# WRITTEN REQUEST
Give only the number of lines that hold the word "names".
>> begin DATA EXCERPT
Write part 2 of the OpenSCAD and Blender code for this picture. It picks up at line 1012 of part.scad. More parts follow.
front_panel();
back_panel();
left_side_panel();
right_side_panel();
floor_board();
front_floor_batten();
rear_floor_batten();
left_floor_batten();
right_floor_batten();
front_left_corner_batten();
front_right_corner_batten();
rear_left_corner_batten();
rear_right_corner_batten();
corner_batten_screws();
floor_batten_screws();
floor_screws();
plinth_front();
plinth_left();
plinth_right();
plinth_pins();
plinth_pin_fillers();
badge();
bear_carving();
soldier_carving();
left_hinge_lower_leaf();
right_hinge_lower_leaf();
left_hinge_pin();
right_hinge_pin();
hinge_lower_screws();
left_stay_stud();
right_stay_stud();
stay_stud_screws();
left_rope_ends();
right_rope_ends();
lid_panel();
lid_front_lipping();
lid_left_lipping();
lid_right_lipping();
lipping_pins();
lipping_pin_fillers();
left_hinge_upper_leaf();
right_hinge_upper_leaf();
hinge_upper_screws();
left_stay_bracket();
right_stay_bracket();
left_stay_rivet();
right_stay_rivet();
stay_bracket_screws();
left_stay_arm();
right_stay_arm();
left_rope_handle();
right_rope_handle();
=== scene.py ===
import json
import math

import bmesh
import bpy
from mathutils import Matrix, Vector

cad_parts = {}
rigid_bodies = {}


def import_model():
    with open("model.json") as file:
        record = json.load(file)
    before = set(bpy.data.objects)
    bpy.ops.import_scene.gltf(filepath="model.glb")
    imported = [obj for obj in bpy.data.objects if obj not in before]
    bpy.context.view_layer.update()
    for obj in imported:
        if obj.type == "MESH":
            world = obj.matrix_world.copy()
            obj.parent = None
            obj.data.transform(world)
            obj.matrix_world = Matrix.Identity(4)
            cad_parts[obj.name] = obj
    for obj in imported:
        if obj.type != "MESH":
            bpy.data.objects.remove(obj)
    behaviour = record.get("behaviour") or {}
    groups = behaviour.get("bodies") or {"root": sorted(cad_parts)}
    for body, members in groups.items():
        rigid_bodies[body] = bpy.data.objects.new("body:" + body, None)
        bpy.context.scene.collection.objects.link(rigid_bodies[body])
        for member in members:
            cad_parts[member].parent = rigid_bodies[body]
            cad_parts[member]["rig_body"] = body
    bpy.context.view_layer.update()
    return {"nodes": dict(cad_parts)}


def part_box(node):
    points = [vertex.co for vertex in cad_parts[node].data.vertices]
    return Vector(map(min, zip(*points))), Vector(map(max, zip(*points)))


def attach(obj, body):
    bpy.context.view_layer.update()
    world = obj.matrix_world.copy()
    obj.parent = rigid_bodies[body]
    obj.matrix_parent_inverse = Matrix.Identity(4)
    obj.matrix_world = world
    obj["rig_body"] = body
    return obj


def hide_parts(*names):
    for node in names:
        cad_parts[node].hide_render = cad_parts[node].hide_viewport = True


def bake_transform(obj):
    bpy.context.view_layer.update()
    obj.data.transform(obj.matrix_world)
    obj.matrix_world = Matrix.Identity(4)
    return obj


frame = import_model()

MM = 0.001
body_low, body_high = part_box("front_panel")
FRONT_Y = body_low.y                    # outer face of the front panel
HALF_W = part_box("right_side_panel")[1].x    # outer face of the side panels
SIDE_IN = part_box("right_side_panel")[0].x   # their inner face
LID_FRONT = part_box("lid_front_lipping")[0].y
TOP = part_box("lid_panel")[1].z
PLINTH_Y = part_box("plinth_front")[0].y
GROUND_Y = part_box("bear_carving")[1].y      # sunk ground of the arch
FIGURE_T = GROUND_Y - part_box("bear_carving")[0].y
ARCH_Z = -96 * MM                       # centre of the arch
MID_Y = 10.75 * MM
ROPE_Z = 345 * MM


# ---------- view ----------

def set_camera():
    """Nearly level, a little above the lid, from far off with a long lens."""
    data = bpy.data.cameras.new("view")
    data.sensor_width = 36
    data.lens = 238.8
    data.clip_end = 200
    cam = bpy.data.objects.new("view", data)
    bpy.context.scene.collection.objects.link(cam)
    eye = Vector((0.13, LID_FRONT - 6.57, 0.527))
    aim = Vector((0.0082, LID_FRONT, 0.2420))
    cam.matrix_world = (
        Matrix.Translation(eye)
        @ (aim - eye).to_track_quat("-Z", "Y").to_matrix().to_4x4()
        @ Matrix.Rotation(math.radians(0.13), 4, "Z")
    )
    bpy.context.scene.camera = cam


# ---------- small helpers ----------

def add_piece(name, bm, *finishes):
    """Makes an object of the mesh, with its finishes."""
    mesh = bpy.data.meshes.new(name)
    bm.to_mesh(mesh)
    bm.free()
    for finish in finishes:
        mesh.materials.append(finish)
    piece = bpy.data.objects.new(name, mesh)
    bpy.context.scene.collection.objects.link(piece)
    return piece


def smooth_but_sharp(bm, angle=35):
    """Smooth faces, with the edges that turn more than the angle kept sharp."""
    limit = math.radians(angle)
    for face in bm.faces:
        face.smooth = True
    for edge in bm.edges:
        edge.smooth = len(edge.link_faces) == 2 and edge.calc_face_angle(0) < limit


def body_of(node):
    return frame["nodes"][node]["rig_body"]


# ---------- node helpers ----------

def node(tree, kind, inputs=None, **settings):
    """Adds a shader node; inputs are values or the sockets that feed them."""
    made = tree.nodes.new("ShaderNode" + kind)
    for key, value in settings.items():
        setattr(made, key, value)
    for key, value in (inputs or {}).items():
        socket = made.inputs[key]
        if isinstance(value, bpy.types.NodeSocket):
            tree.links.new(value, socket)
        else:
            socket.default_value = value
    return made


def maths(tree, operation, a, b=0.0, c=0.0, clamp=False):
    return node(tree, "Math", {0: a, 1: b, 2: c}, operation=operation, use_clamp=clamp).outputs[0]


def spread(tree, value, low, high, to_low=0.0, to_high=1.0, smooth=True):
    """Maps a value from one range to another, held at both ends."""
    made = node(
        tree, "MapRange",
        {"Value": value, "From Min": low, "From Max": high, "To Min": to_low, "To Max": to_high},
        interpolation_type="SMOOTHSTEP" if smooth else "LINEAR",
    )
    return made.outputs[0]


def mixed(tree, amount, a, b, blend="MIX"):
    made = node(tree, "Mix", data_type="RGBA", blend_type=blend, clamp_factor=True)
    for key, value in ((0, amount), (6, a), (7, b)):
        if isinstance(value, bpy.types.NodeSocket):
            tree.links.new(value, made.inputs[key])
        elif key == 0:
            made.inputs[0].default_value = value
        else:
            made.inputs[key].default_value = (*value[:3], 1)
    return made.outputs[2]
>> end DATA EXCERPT
# THE SOLUTION
2